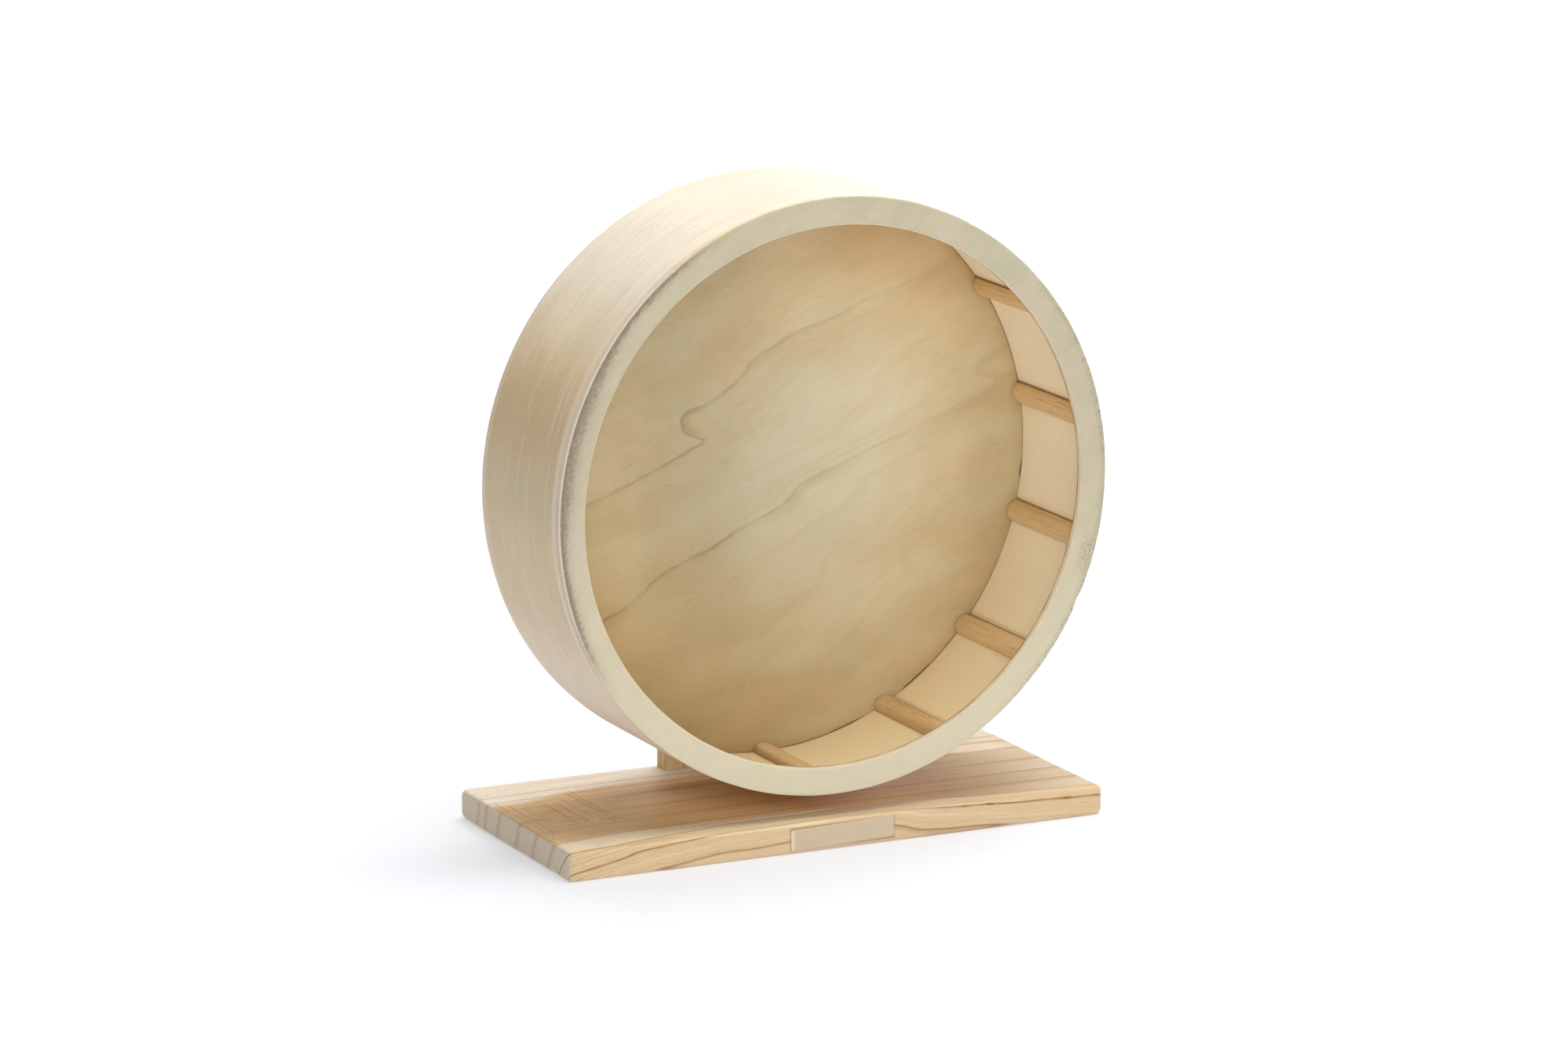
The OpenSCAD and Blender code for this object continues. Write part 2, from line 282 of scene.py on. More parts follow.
    def finish(self, rough, height=None, metal=0, shine=0.3):
        """Sets the shader. Height is in millimetres and gives the fine relief."""
        self.fill(self.shader, {"Base Color": self.colour, "Roughness": rough,
                                "Metallic": metal, "Specular IOR Level": shine})
        if height is not None:
            bump = self.node("ShaderNodeBump")
            self.fill(bump, {"Strength": 1, "Distance": MM, "Height": height})
            self.put(self.shader.inputs["Normal"], bump.outputs[0])
        return self.material


# Grain that every wood shares. Along runs with the grain, across and deep run square to it.

def flecks(s, along, across, deep, length, width, share):
    """Short dashes along the grain. A smaller share leaves fewer of them."""
    grains = s.noise((along, across, deep), (length, width, width), detail=1)
    return s.step(grains, 0.78 - share, 0.84 - share)


def streaks(s, along, across, deep, length, width):
    """Long soft streaks along the grain, about 0.5."""
    return s.noise((along, across, deep), (length, width, width), detail=3, rough=0.6)


# Disc veneer

# Grain lines of the disc's veneer, each from low to high: height above the axle and place
DISC_FIRST_LINE = [
    (-95, -330), (-60, -240), (-11, -96), (-3, -75), (6, -53), (13, -38), (16, -33), (18, -38),
    (22, -44), (27, -45), (31, -42), (34, -32), (41, -19), (49, -10), (54, -6), (61, 7), (67, 20),
    (72, 38), (81, 60), (87, 80), (93, 95), (100, 109), (140, 190),
]
DISC_SECOND_LINE = [
    (-140, -225), (-93, -125), (-71, -88), (-64, -73), (-52, -58), (-45, -43), (-39, -27),
    (-32, -14), (-26, 1), (-19, 14), (-12, 21), (-8, 30), (-4, 41), (5, 65), (10, 80), (16, 96),
    (22, 112), (28, 127), (32, 132), (38, 120), (43, 123), (50, 136), (95, 230), (140, 320),
]
DISC_FLECK_CLIMB = 19
# Pale middle of the disc, partly lighter veneer and partly a painted sheen of light, longer along a
# line that climbs to the right
DISC_PALE_X, DISC_PALE_Z = 26, -4
DISC_PALE_CLIMB = 42
# Painted light and shade across the disc from left to right, and the knot that the first line goes
# round
DISC_PAINTED_LIGHT = [(-148, 1.03), (-100, 1), (-74, 0.9), (-40, 0.78), (0, 0.87), (45, 0.97), (78, 1.05),
             (100, 1.06), (120, 0.98), (148, 0.92)]
KNOT_X, KNOT_Z = -35, 26
KNOT_WIDE, KNOT_TALL = 10.5, 7


def disc_veneer():
    s = Shade("disc_veneer")
    radius = s.radius()
    first = s.curve(s.up, DISC_FIRST_LINE)
    second = s.curve(s.up, DISC_SECOND_LINE)
    flow = (s.x - first) / (second - first)
    along, across = s.turned(s.x, s.up, DISC_FLECK_CLIMB)
    cloud = s.spots(along, across, 60, 26, 3)
    s.colour = s.mix(s.step(cloud, 0.32, 0.68), "#cfba90", "#d8c8a2")
    blush = s.spots(s.x, s.up, 34, 22, 7)
    s.tint(blush, 0.5, 0.7, 0.35, "#ddbf97")
    s.tint(blush, 0.46, 0.3, 0.35, "#cfc79f")
    # Pale middle: partly lighter veneer, partly a painted sheen of light
    near_u, near_v = s.turned(s.x - DISC_PALE_X, s.up - DISC_PALE_Z, DISC_PALE_CLIMB)
    reach = s.math("SQRT", near_u * near_u * 0.42 + near_v * near_v)
    ragged = s.spots(s.x, s.up, 26, 20, 11) - 0.5
    s.tint(reach + ragged * 38, 74, 18, 0.66, "#dbd3b5")
    # Darker towards the rim, a little more below: painted shade in the corner where the disc meets
    # the band
    rim = s.step(radius + ragged * 12, 92, 150)
    low = s.step(s.up, 20, -110)
    s.paint(rim * (0.28 + low * 0.1), "#ddd0ae", "MULTIPLY")
    # Darker in the upper part: painted shade below the top of the ring and band
    painted_shade_high = s.step(s.up, 48, 104) * s.step(s.x, 6, 56)
    s.paint(painted_shade_high * 0.8, "#f1e4d6", "MULTIPLY")
    s.paint(low * s.step(s.x, 60, -60), "#fff6e2", "MULTIPLY")
    # Darker on the left: painted shadow of the band's left side
    painted_shade_left = s.step(s.x + ragged * 30 - s.up * 0.35, 10, -110)
    s.paint(painted_shade_left * 0.3, "#d8d2ba", "MULTIPLY")
    # Painted light and shade across the disc, from left to right
    s.paint(1, s.curve(s.x + ragged * 16, DISC_PAINTED_LIGHT), "MULTIPLY")
    s.tint(s.spots(flow, along, 0.07, 260, 0.5), 0.5, 0.72, 0.13, "#b89c6c")
    fine = streaks(s, along, across, s.y, 14, 0.8)
    s.tint(fine, 0.52, 0.74, 0.16, "#a98d5e")
    patch = s.step(s.spots(s.x, s.up, 24, 17, 5), 0.46, 0.62)
    hairs = flecks(s, along, across, s.y + 40, 4.2, 0.42, 0.2) * patch
    s.paint(hairs * 0.15, "#e9dfc0")
    dashes = flecks(s, along, across, s.y, 3.4, 0.38, 0.17) * (0.45 + patch * 0.55)
    s.paint(dashes * s.step(s.x, 60, -70, 0.1, 0.22), "#8f7647")
    marks = 0
    for path, height in ((first, DISC_FIRST_LINE), (second, DISC_SECOND_LINE)):
        slope = s.curve(s.up + 1, height) - path
        away = (s.x - path) / s.math("SQRT", slope * slope + 1)
        shaky = away + (s.spots(along, across, 7, 2.2, 1.5) - 0.5) * 1.8
        strong = s.step(s.spots(along, 0, 24, 1, 4), 0.34, 0.64, 0.35, 1)
        strong = strong * s.step(s.x, 118, -40, 0.15, 1)
        soft = s.step(s.spots(along, 0, 50, 1, 9), 0.35, 0.65)
        s.paint(s.within(away, 0, 5, 2.6) * soft * 0.22, "#a18a5c")
        s.paint(s.line(shaky, 0.3, 1.1, 0.8) * strong * 0.3, "#8b7449")
        marks = s.line(shaky, 0, 0.34, 1.6) * strong + marks
    s.paint(marks * 0.36, "#80623a")
    knot_x, knot_z = (s.x - KNOT_X) / KNOT_WIDE, (s.up - KNOT_Z) / KNOT_TALL
    knot = s.hypot(knot_x, knot_z) + (cloud - 0.5) * 0.5
    s.paint(s.line(knot, 0.82, 0.2, 0.9) * s.step(s.x, -28, -42) * 0.3, "#8f784c")
    s.tint(knot, 0.95, 0.1, 0.26, "#cfab84")
    # Darker brown on the disc's edge inside the band: painted shade in the gap round the disc
    painted_gap_shade = s.step(s.y, DISC_FRONT + 0.2, DISC_FRONT + 0.6)
    painted_gap_shade = painted_gap_shade * s.step(radius, BAND_IN - 3, BAND_IN - 2)
    s.paint(painted_gap_shade * s.step(s.y, DISC_BACK, DISC_BACK - 1), "#a67c4c")
    height = fine * 0.04 + hairs * 0.03 - dashes * 0.04
    return s.finish(0.56 + fine * 0.14, height, shine=0.4)


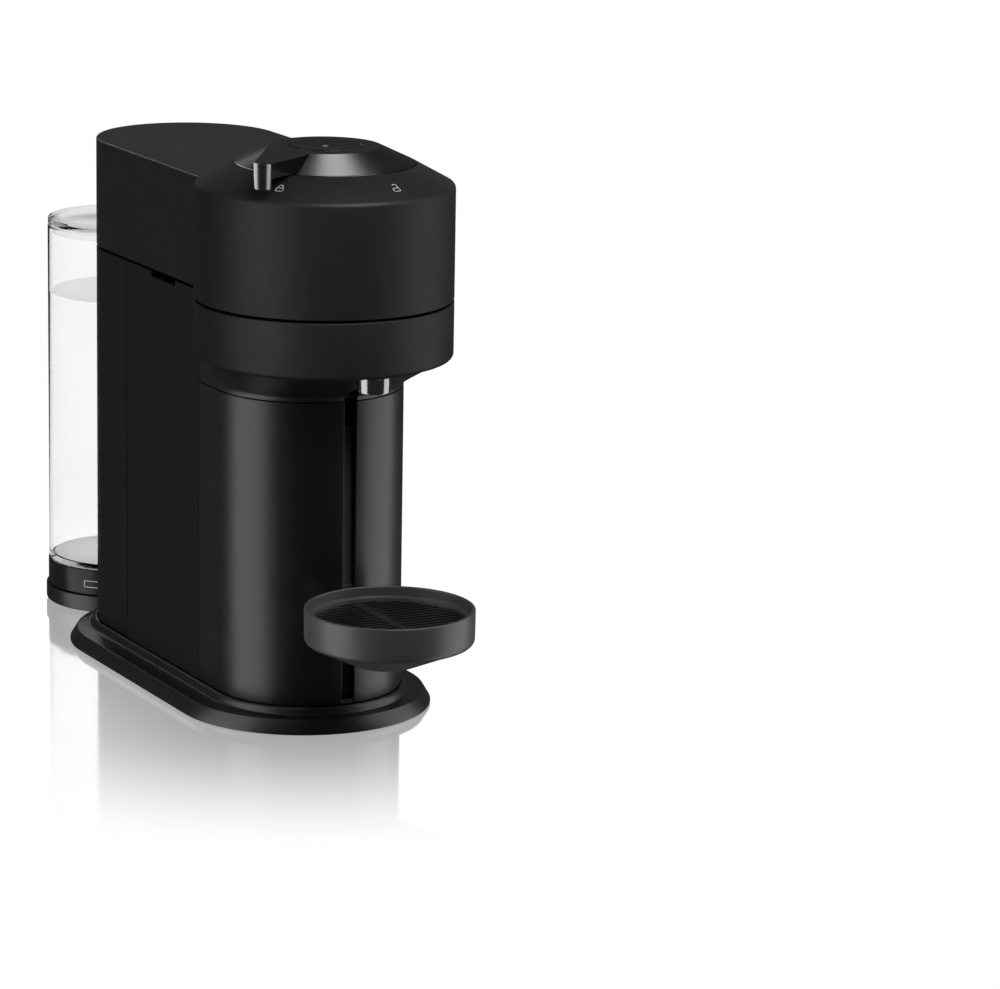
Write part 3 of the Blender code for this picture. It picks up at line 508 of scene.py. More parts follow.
def make_rear_shell(materials):
    """The half-round rear of the body, with the hinge's notch and the cord's hole."""
    bm = bmesh.new()
    path = side_path(REAR_Y, 90, 180, REAR_SEAM)
    swept_wall(bm, mirrored(reversed(path))[:-1] + path, wall_section(BODY_Z, COLLAR_HIGH))
    shell = finish(bm, "rear_cover")
    notch_low, above = 225.5 * MM, COLLAR_HIGH + 5 * MM
    notch = block("notch", (-HINGE_NOTCH_HALF, REAR_Y, notch_low), (HINGE_NOTCH_HALF, TANK_Y, above))
    boolean(shell, notch)
    hole = circle(5.3 * MM, 0, middle("cord_gland", 2), 64, middle("cord_gland", 0))
    drill = loft("drill", [[(x, y, z) for x, z, _ in hole] for y in (REAR_Y + 20 * MM, TANK_Y)])
    boolean(shell, drill)
    shell.data.materials.append(materials["black_matte"])
    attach(shell, "base")
    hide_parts("rear_shell")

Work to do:
Reproduce each entry exactly, leaving out nothing.

Solution:
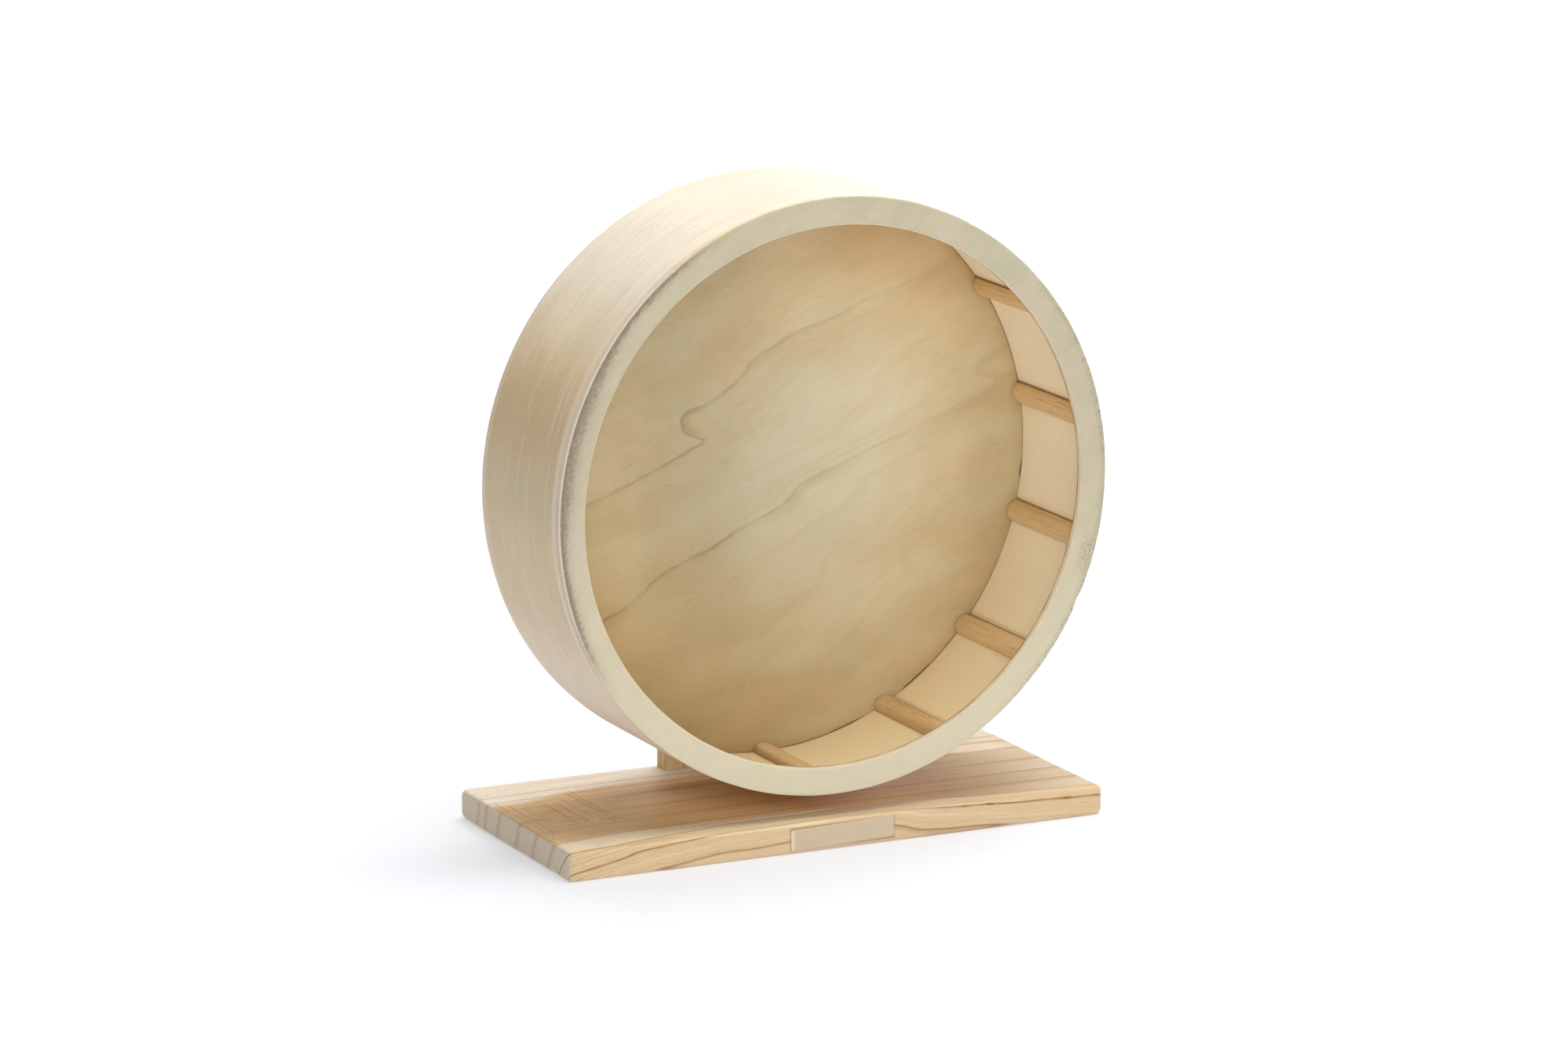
The OpenSCAD and Blender code for this object continues. Write part 2, from line 282 of scene.py on. More parts follow.
    def finish(self, rough, height=None, metal=0, shine=0.3):
        """Sets the shader. Height is in millimetres and gives the fine relief."""
        self.fill(self.shader, {"Base Color": self.colour, "Roughness": rough,
                                "Metallic": metal, "Specular IOR Level": shine})
        if height is not None:
            bump = self.node("ShaderNodeBump")
            self.fill(bump, {"Strength": 1, "Distance": MM, "Height": height})
            self.put(self.shader.inputs["Normal"], bump.outputs[0])
        return self.material


# Grain that every wood shares. Along runs with the grain, across and deep run square to it.

def flecks(s, along, across, deep, length, width, share):
    """Short dashes along the grain. A smaller share leaves fewer of them."""
    grains = s.noise((along, across, deep), (length, width, width), detail=1)
    return s.step(grains, 0.78 - share, 0.84 - share)


def streaks(s, along, across, deep, length, width):
    """Long soft streaks along the grain, about 0.5."""
    return s.noise((along, across, deep), (length, width, width), detail=3, rough=0.6)


# Disc veneer

# Grain lines of the disc's veneer, each from low to high: height above the axle and place
DISC_FIRST_LINE = [
    (-95, -330), (-60, -240), (-11, -96), (-3, -75), (6, -53), (13, -38), (16, -33), (18, -38),
    (22, -44), (27, -45), (31, -42), (34, -32), (41, -19), (49, -10), (54, -6), (61, 7), (67, 20),
    (72, 38), (81, 60), (87, 80), (93, 95), (100, 109), (140, 190),
]
DISC_SECOND_LINE = [
    (-140, -225), (-93, -125), (-71, -88), (-64, -73), (-52, -58), (-45, -43), (-39, -27),
    (-32, -14), (-26, 1), (-19, 14), (-12, 21), (-8, 30), (-4, 41), (5, 65), (10, 80), (16, 96),
    (22, 112), (28, 127), (32, 132), (38, 120), (43, 123), (50, 136), (95, 230), (140, 320),
]
DISC_FLECK_CLIMB = 19
# Pale middle of the disc, partly lighter veneer and partly a painted sheen of light, longer along a
# line that climbs to the right
DISC_PALE_X, DISC_PALE_Z = 26, -4
DISC_PALE_CLIMB = 42
# Painted light and shade across the disc from left to right, and the knot that the first line goes
# round
DISC_PAINTED_LIGHT = [(-148, 1.03), (-100, 1), (-74, 0.9), (-40, 0.78), (0, 0.87), (45, 0.97), (78, 1.05),
             (100, 1.06), (120, 0.98), (148, 0.92)]
KNOT_X, KNOT_Z = -35, 26
KNOT_WIDE, KNOT_TALL = 10.5, 7


def disc_veneer():
    s = Shade("disc_veneer")
    radius = s.radius()
    first = s.curve(s.up, DISC_FIRST_LINE)
    second = s.curve(s.up, DISC_SECOND_LINE)
    flow = (s.x - first) / (second - first)
    along, across = s.turned(s.x, s.up, DISC_FLECK_CLIMB)
    cloud = s.spots(along, across, 60, 26, 3)
    s.colour = s.mix(s.step(cloud, 0.32, 0.68), "#cfba90", "#d8c8a2")
    blush = s.spots(s.x, s.up, 34, 22, 7)
    s.tint(blush, 0.5, 0.7, 0.35, "#ddbf97")
    s.tint(blush, 0.46, 0.3, 0.35, "#cfc79f")
    # Pale middle: partly lighter veneer, partly a painted sheen of light
    near_u, near_v = s.turned(s.x - DISC_PALE_X, s.up - DISC_PALE_Z, DISC_PALE_CLIMB)
    reach = s.math("SQRT", near_u * near_u * 0.42 + near_v * near_v)
    ragged = s.spots(s.x, s.up, 26, 20, 11) - 0.5
    s.tint(reach + ragged * 38, 74, 18, 0.66, "#dbd3b5")
    # Darker towards the rim, a little more below: painted shade in the corner where the disc meets
    # the band
    rim = s.step(radius + ragged * 12, 92, 150)
    low = s.step(s.up, 20, -110)
    s.paint(rim * (0.28 + low * 0.1), "#ddd0ae", "MULTIPLY")
    # Darker in the upper part: painted shade below the top of the ring and band
    painted_shade_high = s.step(s.up, 48, 104) * s.step(s.x, 6, 56)
    s.paint(painted_shade_high * 0.8, "#f1e4d6", "MULTIPLY")
    s.paint(low * s.step(s.x, 60, -60), "#fff6e2", "MULTIPLY")
    # Darker on the left: painted shadow of the band's left side
    painted_shade_left = s.step(s.x + ragged * 30 - s.up * 0.35, 10, -110)
    s.paint(painted_shade_left * 0.3, "#d8d2ba", "MULTIPLY")
    # Painted light and shade across the disc, from left to right
    s.paint(1, s.curve(s.x + ragged * 16, DISC_PAINTED_LIGHT), "MULTIPLY")
    s.tint(s.spots(flow, along, 0.07, 260, 0.5), 0.5, 0.72, 0.13, "#b89c6c")
    fine = streaks(s, along, across, s.y, 14, 0.8)
    s.tint(fine, 0.52, 0.74, 0.16, "#a98d5e")
    patch = s.step(s.spots(s.x, s.up, 24, 17, 5), 0.46, 0.62)
    hairs = flecks(s, along, across, s.y + 40, 4.2, 0.42, 0.2) * patch
    s.paint(hairs * 0.15, "#e9dfc0")
    dashes = flecks(s, along, across, s.y, 3.4, 0.38, 0.17) * (0.45 + patch * 0.55)
    s.paint(dashes * s.step(s.x, 60, -70, 0.1, 0.22), "#8f7647")
    marks = 0
    for path, height in ((first, DISC_FIRST_LINE), (second, DISC_SECOND_LINE)):
        slope = s.curve(s.up + 1, height) - path
        away = (s.x - path) / s.math("SQRT", slope * slope + 1)
        shaky = away + (s.spots(along, across, 7, 2.2, 1.5) - 0.5) * 1.8
        strong = s.step(s.spots(along, 0, 24, 1, 4), 0.34, 0.64, 0.35, 1)
        strong = strong * s.step(s.x, 118, -40, 0.15, 1)
        soft = s.step(s.spots(along, 0, 50, 1, 9), 0.35, 0.65)
        s.paint(s.within(away, 0, 5, 2.6) * soft * 0.22, "#a18a5c")
        s.paint(s.line(shaky, 0.3, 1.1, 0.8) * strong * 0.3, "#8b7449")
        marks = s.line(shaky, 0, 0.34, 1.6) * strong + marks
    s.paint(marks * 0.36, "#80623a")
    knot_x, knot_z = (s.x - KNOT_X) / KNOT_WIDE, (s.up - KNOT_Z) / KNOT_TALL
    knot = s.hypot(knot_x, knot_z) + (cloud - 0.5) * 0.5
    s.paint(s.line(knot, 0.82, 0.2, 0.9) * s.step(s.x, -28, -42) * 0.3, "#8f784c")
    s.tint(knot, 0.95, 0.1, 0.26, "#cfab84")
    # Darker brown on the disc's edge inside the band: painted shade in the gap round the disc
    painted_gap_shade = s.step(s.y, DISC_FRONT + 0.2, DISC_FRONT + 0.6)
    painted_gap_shade = painted_gap_shade * s.step(radius, BAND_IN - 3, BAND_IN - 2)
    s.paint(painted_gap_shade * s.step(s.y, DISC_BACK, DISC_BACK - 1), "#a67c4c")
    height = fine * 0.04 + hairs * 0.03 - dashes * 0.04
    return s.finish(0.56 + fine * 0.14, height, shine=0.4)


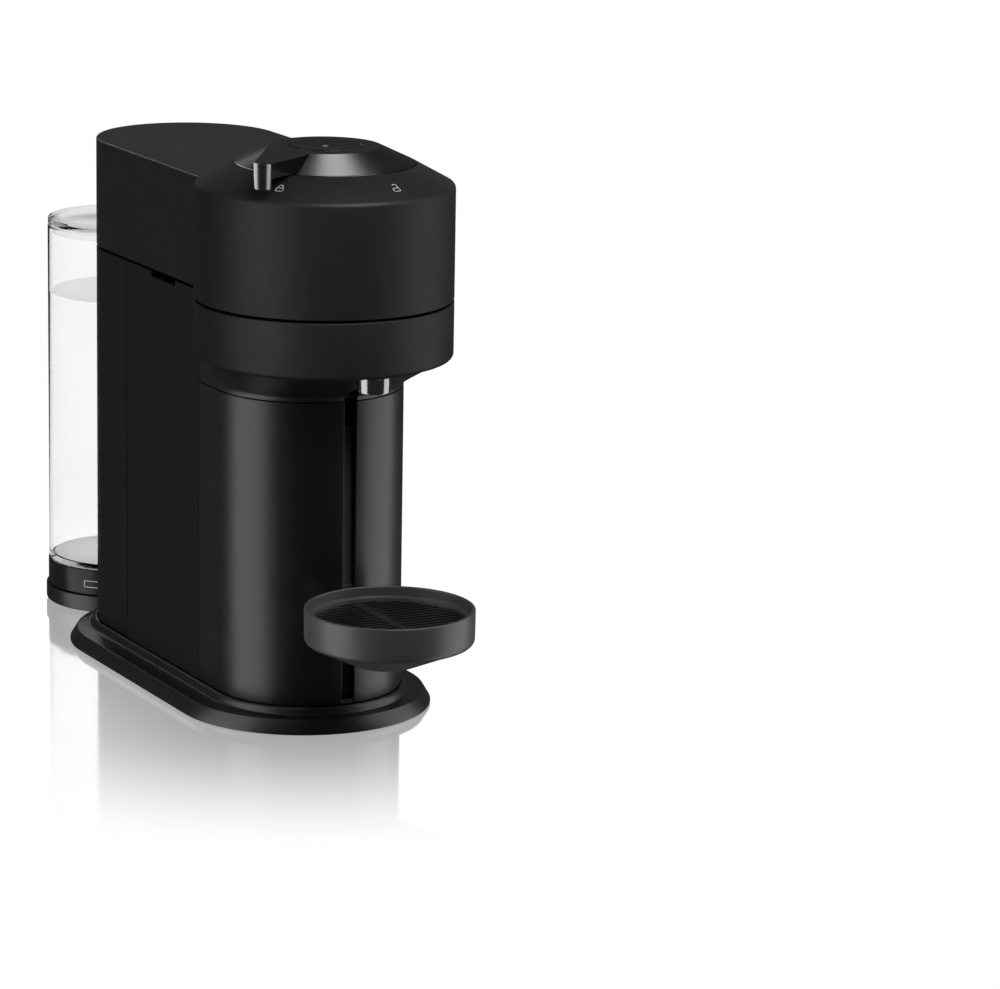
Write part 3 of the Blender code for this picture. It picks up at line 508 of scene.py. More parts follow.
def make_rear_shell(materials):
    """The half-round rear of the body, with the hinge's notch and the cord's hole."""
    bm = bmesh.new()
    path = side_path(REAR_Y, 90, 180, REAR_SEAM)
    swept_wall(bm, mirrored(reversed(path))[:-1] + path, wall_section(BODY_Z, COLLAR_HIGH))
    shell = finish(bm, "rear_cover")
    notch_low, above = 225.5 * MM, COLLAR_HIGH + 5 * MM
    notch = block("notch", (-HINGE_NOTCH_HALF, REAR_Y, notch_low), (HINGE_NOTCH_HALF, TANK_Y, above))
    boolean(shell, notch)
    hole = circle(5.3 * MM, 0, middle("cord_gland", 2), 64, middle("cord_gland", 0))
    drill = loft("drill", [[(x, y, z) for x, z, _ in hole] for y in (REAR_Y + 20 * MM, TANK_Y)])
    boolean(shell, drill)
    shell.data.materials.append(materials["black_matte"])
    attach(shell, "base")
    hide_parts("rear_shell")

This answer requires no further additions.